■ Task brief ■
Print, exactly as they stand, the lines from the start of the listing to the line containing "seen from behind.", inclusive.
_ _ _ _ _ _ _
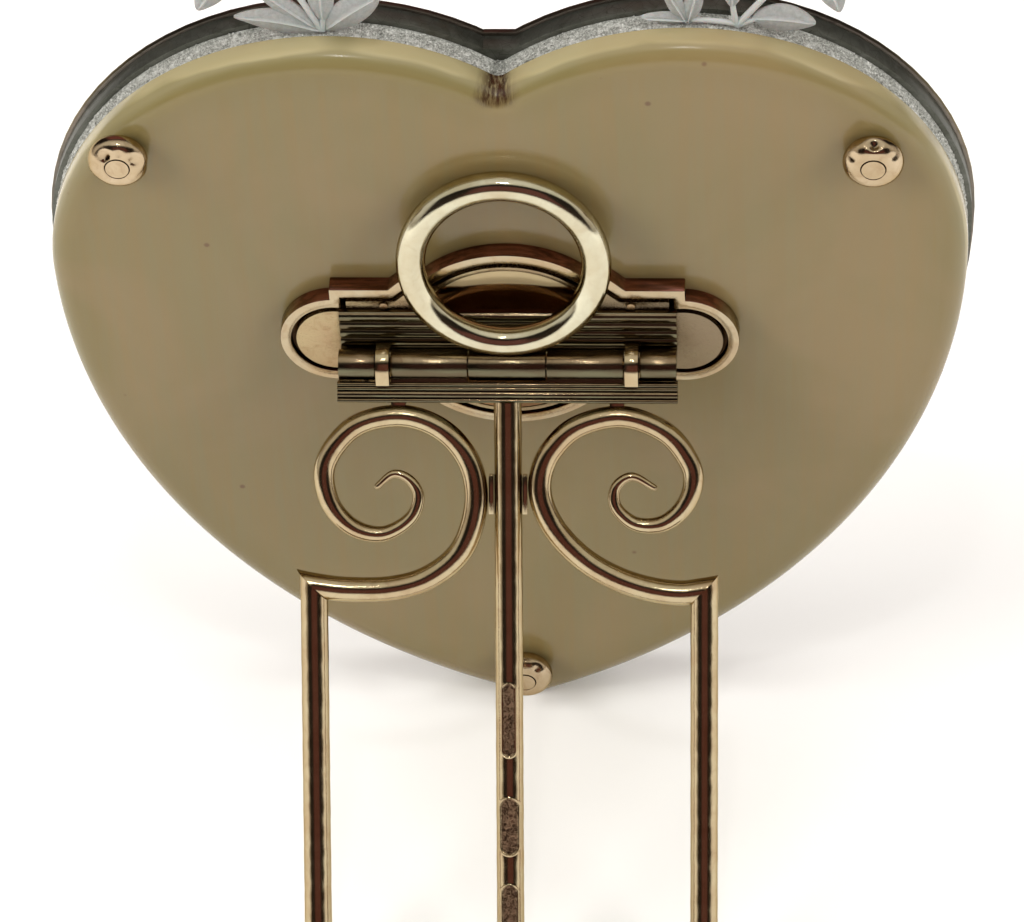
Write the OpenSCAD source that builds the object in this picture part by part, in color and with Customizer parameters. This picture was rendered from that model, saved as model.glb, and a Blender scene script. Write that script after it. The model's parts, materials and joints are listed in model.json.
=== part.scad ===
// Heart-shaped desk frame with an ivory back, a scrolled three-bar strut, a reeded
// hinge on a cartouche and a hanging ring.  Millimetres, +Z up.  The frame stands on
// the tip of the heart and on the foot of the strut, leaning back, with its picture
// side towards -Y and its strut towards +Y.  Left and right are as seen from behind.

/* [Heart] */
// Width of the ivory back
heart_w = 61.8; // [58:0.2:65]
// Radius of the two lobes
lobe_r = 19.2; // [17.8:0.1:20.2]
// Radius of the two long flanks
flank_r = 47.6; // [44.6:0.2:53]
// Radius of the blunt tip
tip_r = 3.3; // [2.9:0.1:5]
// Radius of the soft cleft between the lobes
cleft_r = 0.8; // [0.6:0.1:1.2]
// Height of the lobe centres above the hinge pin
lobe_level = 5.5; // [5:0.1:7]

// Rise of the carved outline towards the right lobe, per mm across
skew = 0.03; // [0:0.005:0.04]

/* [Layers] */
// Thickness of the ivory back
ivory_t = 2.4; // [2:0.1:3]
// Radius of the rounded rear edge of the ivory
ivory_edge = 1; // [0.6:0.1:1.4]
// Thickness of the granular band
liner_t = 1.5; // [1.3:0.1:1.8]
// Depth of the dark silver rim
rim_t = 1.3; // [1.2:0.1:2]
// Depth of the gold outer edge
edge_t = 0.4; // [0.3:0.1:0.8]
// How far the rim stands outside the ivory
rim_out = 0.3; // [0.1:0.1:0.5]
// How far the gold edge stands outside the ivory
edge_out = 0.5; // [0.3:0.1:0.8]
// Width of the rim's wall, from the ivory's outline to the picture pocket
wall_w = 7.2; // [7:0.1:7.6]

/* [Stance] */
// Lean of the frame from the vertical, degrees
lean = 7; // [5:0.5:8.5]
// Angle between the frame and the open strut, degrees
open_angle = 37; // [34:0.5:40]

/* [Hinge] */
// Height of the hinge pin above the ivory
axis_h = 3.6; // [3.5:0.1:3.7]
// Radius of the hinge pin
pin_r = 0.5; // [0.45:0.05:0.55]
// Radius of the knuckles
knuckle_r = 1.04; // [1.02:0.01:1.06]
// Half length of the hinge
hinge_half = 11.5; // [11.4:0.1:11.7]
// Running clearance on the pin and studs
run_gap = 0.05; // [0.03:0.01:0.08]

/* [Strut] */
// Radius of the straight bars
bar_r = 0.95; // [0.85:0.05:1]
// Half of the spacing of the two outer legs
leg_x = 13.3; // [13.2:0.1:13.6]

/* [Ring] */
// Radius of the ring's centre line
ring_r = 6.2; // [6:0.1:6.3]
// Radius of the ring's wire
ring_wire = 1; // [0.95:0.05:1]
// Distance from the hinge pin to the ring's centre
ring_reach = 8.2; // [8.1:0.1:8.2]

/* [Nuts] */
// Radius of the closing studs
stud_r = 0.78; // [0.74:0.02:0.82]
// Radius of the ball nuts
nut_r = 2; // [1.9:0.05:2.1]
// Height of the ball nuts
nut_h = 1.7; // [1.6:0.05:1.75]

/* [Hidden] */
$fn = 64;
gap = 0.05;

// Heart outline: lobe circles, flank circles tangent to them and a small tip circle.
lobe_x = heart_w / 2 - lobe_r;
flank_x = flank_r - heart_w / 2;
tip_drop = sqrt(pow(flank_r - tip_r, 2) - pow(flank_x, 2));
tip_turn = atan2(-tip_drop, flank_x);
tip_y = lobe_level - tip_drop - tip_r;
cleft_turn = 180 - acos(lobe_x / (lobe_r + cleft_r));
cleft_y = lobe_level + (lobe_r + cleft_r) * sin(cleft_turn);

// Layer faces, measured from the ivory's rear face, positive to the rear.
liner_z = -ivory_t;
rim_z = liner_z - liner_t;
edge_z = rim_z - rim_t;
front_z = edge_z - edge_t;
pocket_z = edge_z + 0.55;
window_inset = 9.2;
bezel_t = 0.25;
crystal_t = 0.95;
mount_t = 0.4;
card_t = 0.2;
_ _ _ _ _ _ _
■ Solution for this problem ■
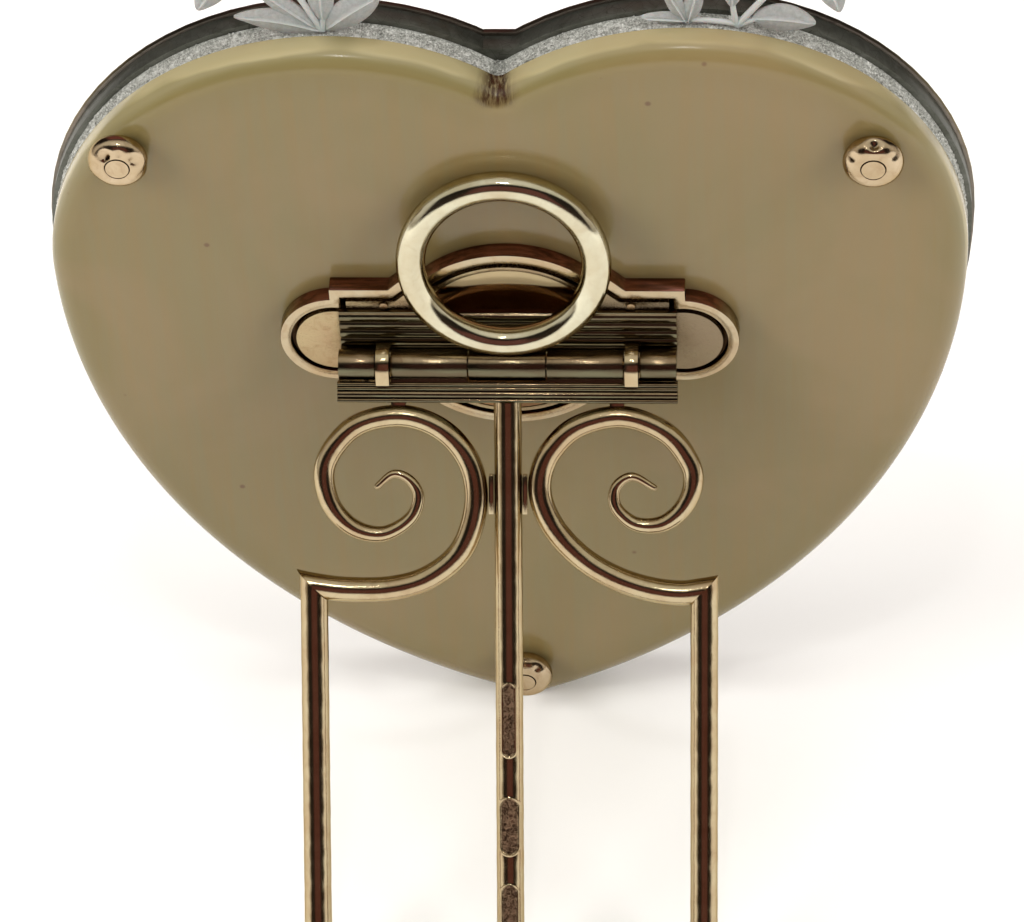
Write the OpenSCAD source that builds the object in this picture part by part, in color and with Customizer parameters. This picture was rendered from that model, saved as model.glb, and a Blender scene script. Write that script after it. The model's parts, materials and joints are listed in model.json.
=== part.scad ===
// Heart-shaped desk frame with an ivory back, a scrolled three-bar strut, a reeded
// hinge on a cartouche and a hanging ring.  Millimetres, +Z up.  The frame stands on
// the tip of the heart and on the foot of the strut, leaning back, with its picture
// side towards -Y and its strut towards +Y.  Left and right are as seen from behind.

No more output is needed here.